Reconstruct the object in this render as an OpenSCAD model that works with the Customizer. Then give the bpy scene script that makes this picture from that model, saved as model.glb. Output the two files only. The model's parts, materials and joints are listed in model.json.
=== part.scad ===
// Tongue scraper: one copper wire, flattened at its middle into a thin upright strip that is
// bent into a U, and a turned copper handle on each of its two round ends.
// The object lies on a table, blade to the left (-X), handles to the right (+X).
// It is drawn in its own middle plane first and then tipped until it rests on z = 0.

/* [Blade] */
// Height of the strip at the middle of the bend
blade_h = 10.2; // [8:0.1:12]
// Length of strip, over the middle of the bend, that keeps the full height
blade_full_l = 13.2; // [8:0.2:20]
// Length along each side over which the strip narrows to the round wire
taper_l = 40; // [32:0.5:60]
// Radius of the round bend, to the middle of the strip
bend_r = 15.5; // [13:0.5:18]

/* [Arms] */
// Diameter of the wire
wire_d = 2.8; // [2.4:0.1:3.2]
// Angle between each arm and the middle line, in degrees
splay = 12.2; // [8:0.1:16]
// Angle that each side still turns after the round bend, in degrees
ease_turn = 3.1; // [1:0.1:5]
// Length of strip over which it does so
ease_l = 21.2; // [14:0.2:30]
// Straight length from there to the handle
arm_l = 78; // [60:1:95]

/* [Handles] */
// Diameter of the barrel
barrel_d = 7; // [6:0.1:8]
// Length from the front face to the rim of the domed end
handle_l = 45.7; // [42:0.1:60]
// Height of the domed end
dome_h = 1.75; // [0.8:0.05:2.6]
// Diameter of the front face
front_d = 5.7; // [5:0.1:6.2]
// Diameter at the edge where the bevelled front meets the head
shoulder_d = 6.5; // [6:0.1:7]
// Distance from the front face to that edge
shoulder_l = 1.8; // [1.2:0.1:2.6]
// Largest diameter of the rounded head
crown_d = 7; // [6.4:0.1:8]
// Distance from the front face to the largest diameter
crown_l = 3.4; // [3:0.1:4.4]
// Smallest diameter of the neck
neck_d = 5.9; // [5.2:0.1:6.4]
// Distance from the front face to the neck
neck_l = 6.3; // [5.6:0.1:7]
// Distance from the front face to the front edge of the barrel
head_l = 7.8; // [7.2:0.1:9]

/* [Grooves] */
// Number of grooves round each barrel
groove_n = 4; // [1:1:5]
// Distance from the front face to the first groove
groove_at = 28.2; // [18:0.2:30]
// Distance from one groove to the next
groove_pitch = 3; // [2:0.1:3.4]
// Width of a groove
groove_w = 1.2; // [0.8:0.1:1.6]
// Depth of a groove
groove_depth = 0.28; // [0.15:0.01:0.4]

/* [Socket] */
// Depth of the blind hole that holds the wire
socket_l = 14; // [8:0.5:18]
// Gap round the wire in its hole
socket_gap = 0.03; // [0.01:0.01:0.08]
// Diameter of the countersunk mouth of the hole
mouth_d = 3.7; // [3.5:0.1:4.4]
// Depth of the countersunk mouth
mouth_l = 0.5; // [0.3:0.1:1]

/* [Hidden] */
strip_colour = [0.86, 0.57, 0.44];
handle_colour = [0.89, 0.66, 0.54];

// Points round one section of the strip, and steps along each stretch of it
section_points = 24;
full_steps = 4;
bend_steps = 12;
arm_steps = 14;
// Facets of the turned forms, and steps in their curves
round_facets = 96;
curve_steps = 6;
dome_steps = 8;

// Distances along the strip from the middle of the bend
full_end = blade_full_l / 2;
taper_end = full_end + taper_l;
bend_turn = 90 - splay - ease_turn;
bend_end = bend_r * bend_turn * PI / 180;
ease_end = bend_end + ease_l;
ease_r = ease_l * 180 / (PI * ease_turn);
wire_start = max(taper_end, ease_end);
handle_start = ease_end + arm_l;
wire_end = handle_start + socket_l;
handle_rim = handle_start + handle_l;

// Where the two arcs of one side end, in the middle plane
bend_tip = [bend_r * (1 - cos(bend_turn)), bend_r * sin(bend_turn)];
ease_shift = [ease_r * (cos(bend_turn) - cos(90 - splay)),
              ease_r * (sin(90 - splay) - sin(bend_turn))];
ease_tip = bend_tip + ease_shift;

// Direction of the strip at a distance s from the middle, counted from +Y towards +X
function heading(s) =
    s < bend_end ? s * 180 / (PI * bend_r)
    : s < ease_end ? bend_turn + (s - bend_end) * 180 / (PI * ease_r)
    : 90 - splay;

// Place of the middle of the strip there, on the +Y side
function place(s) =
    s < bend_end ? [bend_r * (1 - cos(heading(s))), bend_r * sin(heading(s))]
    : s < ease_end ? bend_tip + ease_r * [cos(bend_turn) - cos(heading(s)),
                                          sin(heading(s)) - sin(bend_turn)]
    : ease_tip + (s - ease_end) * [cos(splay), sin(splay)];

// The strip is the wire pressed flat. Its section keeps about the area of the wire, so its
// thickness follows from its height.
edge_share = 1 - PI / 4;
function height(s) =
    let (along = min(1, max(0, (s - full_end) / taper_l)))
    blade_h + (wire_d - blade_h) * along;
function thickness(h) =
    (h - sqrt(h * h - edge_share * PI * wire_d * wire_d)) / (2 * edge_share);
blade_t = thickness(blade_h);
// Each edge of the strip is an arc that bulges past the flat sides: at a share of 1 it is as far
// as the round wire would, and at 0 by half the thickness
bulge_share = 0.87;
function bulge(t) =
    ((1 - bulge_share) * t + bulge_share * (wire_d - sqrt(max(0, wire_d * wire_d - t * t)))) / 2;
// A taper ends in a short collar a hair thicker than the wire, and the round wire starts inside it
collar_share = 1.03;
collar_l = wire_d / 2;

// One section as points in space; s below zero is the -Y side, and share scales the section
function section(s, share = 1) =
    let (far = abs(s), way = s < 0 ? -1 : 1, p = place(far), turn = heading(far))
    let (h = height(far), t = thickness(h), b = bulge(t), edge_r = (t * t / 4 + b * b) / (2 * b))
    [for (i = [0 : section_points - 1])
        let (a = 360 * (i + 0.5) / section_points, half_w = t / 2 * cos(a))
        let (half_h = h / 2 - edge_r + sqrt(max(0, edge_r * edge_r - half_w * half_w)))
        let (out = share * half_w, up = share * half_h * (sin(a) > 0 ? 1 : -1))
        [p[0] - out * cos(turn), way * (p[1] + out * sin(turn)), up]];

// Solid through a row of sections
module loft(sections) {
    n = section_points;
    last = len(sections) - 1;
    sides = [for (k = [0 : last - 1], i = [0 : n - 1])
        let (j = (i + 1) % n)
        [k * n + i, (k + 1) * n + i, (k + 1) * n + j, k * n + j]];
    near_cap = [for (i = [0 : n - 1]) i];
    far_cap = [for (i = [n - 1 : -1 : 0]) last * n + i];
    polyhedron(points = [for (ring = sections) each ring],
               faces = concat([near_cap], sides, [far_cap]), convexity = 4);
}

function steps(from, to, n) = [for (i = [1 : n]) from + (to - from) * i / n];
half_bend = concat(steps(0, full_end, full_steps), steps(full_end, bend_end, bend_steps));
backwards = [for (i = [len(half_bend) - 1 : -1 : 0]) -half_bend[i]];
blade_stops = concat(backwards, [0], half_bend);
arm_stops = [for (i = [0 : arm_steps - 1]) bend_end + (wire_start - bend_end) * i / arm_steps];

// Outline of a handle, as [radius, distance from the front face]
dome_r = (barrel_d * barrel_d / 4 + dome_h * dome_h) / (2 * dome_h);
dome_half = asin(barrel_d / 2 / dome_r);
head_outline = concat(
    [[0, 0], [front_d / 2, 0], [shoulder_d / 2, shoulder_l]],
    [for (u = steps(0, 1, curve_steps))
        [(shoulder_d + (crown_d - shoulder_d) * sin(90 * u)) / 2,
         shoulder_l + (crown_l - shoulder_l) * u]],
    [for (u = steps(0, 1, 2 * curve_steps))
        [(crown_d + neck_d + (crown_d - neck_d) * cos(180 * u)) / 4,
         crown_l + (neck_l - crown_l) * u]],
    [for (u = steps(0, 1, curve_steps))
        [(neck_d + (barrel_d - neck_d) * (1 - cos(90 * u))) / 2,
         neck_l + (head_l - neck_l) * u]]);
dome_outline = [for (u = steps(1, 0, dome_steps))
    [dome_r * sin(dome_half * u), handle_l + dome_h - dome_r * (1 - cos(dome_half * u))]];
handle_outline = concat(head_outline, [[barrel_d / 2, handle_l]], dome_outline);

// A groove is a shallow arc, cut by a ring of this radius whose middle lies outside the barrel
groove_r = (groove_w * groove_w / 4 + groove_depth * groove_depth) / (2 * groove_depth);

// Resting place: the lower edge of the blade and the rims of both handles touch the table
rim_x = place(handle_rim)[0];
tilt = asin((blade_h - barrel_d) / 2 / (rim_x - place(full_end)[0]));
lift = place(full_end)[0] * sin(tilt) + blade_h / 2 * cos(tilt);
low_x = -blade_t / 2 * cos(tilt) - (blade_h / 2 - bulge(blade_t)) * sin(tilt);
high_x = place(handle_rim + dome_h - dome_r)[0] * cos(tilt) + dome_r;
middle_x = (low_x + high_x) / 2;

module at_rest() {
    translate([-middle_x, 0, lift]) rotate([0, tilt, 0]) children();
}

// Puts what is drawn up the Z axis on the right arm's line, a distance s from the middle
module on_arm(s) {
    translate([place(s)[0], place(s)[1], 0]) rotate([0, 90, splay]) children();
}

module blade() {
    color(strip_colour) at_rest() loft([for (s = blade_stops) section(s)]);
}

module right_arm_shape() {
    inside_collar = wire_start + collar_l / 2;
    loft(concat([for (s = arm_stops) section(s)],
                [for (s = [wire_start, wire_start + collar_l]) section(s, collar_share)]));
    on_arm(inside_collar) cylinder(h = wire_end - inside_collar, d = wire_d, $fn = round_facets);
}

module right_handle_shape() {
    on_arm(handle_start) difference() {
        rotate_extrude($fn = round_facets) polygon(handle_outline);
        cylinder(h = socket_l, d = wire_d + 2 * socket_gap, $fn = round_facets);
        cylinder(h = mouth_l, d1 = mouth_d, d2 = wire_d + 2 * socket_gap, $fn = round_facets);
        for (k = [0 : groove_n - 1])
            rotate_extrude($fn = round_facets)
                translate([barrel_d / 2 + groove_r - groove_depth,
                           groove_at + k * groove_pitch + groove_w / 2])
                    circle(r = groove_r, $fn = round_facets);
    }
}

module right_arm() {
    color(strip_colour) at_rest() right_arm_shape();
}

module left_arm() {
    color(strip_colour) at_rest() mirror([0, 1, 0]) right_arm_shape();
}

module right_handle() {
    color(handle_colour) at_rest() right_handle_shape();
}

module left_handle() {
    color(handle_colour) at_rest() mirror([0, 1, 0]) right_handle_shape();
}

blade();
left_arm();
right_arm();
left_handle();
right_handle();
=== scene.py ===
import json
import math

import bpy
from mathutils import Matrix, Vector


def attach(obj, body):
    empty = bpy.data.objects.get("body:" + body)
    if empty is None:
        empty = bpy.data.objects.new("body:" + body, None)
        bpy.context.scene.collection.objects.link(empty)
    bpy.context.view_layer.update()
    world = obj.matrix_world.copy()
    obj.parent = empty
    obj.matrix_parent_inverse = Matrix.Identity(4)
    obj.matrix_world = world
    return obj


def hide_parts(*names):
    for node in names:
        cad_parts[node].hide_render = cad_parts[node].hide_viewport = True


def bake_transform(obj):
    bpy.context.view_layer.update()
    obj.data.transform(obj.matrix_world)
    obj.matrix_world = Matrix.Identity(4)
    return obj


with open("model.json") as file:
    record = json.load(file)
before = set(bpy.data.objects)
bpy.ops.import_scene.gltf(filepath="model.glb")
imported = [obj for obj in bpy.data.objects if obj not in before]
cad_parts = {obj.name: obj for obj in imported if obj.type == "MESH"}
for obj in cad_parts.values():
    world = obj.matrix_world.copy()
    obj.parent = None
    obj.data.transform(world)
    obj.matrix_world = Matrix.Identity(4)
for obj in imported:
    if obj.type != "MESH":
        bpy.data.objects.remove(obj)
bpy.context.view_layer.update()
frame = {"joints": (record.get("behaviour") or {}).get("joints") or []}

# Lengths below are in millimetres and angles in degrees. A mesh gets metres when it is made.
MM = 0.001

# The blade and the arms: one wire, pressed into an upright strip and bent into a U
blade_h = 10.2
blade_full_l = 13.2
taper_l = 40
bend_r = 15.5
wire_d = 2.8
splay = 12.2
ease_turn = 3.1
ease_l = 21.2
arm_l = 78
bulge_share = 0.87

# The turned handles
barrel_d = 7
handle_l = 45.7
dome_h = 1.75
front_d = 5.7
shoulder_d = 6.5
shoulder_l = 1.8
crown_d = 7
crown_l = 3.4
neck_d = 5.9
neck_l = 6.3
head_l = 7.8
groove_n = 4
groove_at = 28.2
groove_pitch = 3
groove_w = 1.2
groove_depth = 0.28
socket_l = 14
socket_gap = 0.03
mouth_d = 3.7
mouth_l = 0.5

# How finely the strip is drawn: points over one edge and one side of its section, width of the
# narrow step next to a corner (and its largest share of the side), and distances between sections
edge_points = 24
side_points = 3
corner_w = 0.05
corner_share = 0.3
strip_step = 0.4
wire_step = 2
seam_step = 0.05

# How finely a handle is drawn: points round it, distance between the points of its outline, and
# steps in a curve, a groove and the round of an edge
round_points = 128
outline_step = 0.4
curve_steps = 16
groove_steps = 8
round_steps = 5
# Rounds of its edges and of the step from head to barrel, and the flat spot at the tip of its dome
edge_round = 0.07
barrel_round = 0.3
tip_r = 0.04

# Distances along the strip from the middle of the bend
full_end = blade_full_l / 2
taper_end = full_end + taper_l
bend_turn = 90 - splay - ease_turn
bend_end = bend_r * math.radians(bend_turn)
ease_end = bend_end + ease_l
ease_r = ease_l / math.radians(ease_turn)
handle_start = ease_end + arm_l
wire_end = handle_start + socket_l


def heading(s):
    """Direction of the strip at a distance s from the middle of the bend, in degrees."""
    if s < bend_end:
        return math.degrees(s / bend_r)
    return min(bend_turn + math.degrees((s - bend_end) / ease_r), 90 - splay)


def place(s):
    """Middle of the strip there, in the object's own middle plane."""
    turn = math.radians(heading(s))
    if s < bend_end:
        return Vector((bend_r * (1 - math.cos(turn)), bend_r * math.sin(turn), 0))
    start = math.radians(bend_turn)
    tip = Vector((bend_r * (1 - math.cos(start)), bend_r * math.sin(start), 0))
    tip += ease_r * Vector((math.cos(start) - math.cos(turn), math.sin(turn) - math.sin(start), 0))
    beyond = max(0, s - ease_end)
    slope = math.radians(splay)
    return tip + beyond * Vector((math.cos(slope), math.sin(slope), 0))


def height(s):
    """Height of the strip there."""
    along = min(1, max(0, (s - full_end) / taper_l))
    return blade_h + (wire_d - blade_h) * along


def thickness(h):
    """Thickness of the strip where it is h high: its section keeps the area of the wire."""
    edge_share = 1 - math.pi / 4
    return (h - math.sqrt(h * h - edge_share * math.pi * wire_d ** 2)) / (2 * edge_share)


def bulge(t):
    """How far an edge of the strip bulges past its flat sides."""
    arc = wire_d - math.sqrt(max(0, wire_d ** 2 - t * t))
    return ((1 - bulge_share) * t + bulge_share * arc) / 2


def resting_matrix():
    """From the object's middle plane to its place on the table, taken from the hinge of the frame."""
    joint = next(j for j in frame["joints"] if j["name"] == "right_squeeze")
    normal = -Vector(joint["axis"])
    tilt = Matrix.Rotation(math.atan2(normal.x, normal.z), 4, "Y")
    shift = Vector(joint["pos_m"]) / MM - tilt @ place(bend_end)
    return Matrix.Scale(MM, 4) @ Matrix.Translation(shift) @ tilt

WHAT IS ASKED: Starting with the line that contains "color(strip_colour) at_rest() mirror([0, 1, 0])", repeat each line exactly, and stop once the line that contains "before = set(bpy.data.objects)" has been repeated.

RESPONSE FOR THIS EXERCISE:
    color(strip_colour) at_rest() mirror([0, 1, 0]) right_arm_shape();
}

module right_handle() {
    color(handle_colour) at_rest() right_handle_shape();
}

module left_handle() {
    color(handle_colour) at_rest() mirror([0, 1, 0]) right_handle_shape();
}

blade();
left_arm();
right_arm();
left_handle();
right_handle();
=== scene.py ===
import json
import math

import bpy
from mathutils import Matrix, Vector


def attach(obj, body):
    empty = bpy.data.objects.get("body:" + body)
    if empty is None:
        empty = bpy.data.objects.new("body:" + body, None)
        bpy.context.scene.collection.objects.link(empty)
    bpy.context.view_layer.update()
    world = obj.matrix_world.copy()
    obj.parent = empty
    obj.matrix_parent_inverse = Matrix.Identity(4)
    obj.matrix_world = world
    return obj


def hide_parts(*names):
    for node in names:
        cad_parts[node].hide_render = cad_parts[node].hide_viewport = True


def bake_transform(obj):
    bpy.context.view_layer.update()
    obj.data.transform(obj.matrix_world)
    obj.matrix_world = Matrix.Identity(4)
    return obj


with open("model.json") as file:
    record = json.load(file)
before = set(bpy.data.objects)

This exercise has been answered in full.